=== Required work ===
Return the lines from the line containing "# Release film: lies flat under the landing" through the line containing "if empty is" exactly. No other line should appear in the answer.

Modeling code records

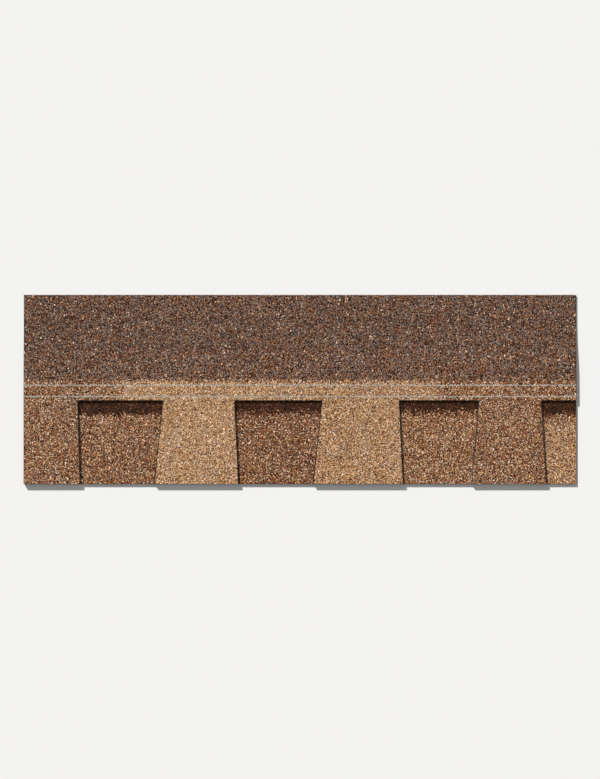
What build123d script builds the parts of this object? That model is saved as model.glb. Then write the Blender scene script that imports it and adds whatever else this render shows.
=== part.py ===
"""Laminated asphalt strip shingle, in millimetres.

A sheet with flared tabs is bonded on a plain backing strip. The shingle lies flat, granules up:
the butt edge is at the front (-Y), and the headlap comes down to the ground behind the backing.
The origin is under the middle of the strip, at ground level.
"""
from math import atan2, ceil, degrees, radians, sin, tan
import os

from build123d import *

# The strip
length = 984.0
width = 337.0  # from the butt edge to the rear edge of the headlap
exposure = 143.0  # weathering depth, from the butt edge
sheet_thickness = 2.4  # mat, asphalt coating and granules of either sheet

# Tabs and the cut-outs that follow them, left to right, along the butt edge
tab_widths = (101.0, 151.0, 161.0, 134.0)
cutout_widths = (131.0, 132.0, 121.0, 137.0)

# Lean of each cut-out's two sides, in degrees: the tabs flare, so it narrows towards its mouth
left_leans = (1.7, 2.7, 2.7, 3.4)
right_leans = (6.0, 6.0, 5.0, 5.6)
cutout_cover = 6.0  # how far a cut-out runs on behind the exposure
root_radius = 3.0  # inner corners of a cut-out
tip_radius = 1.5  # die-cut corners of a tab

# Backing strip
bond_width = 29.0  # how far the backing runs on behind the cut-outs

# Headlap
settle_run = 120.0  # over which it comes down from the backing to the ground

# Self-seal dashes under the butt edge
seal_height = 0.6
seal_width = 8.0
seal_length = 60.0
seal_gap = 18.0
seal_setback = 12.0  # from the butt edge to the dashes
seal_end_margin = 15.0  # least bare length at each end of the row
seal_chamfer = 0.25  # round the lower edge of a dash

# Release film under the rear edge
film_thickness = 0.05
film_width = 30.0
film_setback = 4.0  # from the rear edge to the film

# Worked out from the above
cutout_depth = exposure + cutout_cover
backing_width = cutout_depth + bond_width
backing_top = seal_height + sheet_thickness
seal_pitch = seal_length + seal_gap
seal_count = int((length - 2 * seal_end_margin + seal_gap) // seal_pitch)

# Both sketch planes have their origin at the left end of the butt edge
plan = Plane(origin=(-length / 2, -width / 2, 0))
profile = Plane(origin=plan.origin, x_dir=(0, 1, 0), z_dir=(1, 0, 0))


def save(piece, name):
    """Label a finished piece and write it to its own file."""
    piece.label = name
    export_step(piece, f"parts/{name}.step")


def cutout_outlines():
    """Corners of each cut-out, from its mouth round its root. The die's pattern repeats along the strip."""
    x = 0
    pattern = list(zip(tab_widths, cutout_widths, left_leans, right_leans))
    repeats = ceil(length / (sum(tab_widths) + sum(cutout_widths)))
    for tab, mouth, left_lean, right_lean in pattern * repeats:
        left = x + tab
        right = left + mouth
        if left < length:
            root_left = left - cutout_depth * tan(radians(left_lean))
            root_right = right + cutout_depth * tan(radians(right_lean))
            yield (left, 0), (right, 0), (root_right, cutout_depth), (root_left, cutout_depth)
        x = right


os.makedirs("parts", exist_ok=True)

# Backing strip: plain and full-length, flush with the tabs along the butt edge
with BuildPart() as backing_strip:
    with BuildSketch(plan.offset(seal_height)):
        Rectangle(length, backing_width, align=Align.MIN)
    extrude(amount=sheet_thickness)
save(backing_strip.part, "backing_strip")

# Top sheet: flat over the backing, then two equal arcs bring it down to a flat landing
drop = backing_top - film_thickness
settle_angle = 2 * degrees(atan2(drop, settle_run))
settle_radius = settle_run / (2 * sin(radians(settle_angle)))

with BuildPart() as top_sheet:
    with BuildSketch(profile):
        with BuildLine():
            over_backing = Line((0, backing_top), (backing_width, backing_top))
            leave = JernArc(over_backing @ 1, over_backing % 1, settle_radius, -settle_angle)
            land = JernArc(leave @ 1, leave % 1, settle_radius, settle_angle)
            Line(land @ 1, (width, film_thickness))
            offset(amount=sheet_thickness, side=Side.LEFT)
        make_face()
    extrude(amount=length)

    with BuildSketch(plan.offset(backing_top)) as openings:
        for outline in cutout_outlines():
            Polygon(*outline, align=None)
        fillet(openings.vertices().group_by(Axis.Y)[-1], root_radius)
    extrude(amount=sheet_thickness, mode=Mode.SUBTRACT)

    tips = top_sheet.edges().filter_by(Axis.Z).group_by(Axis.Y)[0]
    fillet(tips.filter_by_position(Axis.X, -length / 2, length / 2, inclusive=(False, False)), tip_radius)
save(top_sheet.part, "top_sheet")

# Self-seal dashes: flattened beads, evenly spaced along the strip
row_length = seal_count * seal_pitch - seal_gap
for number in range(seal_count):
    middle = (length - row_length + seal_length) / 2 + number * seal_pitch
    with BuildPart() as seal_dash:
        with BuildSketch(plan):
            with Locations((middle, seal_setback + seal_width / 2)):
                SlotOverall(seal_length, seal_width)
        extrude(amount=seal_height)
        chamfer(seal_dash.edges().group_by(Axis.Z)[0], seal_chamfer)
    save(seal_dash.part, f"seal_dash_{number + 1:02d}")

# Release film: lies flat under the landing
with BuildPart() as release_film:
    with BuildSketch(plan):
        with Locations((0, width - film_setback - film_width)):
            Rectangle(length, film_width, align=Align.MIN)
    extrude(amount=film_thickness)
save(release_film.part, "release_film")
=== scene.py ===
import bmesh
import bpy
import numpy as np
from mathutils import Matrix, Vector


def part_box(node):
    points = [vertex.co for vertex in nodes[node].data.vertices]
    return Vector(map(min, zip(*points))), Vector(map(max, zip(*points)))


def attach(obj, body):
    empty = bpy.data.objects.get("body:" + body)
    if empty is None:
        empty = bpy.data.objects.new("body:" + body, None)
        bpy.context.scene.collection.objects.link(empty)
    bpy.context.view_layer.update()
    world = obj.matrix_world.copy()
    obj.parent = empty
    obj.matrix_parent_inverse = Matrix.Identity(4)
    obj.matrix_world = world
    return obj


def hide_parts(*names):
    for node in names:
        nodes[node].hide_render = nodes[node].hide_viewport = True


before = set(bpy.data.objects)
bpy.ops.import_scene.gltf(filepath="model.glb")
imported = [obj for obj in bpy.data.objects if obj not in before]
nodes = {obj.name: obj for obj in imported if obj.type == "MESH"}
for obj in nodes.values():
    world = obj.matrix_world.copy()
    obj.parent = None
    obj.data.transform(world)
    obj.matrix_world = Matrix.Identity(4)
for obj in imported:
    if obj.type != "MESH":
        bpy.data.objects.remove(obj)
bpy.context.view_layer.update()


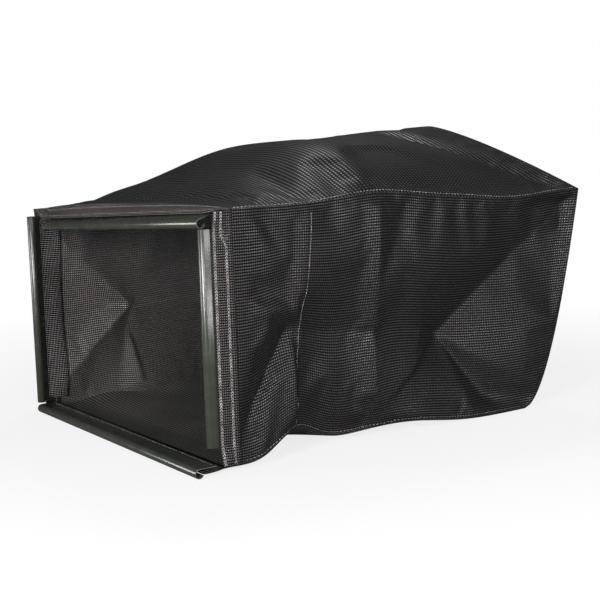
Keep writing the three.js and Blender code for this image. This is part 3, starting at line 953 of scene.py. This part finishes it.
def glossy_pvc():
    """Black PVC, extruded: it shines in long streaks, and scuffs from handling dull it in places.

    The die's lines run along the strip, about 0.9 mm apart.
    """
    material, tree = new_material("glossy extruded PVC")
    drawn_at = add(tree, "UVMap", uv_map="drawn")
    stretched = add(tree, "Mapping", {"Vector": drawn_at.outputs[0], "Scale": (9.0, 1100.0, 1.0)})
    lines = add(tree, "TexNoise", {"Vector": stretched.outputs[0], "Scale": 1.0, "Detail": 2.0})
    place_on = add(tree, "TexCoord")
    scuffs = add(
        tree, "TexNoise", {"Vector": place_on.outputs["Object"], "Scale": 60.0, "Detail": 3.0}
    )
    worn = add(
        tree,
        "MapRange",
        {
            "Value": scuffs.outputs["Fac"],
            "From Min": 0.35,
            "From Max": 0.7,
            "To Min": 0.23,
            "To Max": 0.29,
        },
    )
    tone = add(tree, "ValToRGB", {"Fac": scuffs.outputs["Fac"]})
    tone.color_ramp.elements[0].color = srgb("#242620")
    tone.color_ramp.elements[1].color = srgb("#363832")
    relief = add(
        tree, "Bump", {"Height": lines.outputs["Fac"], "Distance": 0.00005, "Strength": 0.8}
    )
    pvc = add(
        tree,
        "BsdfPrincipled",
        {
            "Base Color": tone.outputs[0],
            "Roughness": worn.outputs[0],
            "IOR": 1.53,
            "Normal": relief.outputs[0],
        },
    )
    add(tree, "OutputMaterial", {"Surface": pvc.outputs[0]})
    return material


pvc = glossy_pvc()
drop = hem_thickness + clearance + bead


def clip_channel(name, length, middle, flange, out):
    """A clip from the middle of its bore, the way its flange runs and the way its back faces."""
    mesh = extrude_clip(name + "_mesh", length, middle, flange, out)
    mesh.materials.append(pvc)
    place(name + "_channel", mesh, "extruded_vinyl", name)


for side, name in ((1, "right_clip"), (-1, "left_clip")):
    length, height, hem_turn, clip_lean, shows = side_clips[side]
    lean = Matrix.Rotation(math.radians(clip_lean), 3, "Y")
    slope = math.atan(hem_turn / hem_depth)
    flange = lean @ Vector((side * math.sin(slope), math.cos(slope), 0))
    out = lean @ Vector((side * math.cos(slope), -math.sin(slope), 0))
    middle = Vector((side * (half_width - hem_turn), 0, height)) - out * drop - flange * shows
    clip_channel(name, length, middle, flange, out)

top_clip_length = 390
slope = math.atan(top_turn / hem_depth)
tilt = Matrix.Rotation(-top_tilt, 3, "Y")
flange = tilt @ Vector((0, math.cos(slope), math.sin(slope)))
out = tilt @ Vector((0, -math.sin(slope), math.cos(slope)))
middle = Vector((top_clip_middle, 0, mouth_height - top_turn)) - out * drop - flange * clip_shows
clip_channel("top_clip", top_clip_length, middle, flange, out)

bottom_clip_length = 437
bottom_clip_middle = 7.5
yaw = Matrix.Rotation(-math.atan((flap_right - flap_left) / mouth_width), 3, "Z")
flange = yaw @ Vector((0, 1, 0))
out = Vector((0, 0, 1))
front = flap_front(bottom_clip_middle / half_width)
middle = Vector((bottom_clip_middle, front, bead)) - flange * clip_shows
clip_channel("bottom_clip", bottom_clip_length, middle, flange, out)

=== Result below ===
# Release film: lies flat under the landing
with BuildPart() as release_film:
    with BuildSketch(plan):
        with Locations((0, width - film_setback - film_width)):
            Rectangle(length, film_width, align=Align.MIN)
    extrude(amount=film_thickness)
save(release_film.part, "release_film")
=== scene.py ===
import bmesh
import bpy
import numpy as np
from mathutils import Matrix, Vector


def part_box(node):
    points = [vertex.co for vertex in nodes[node].data.vertices]
    return Vector(map(min, zip(*points))), Vector(map(max, zip(*points)))


def attach(obj, body):
    empty = bpy.data.objects.get("body:" + body)
    if empty is None:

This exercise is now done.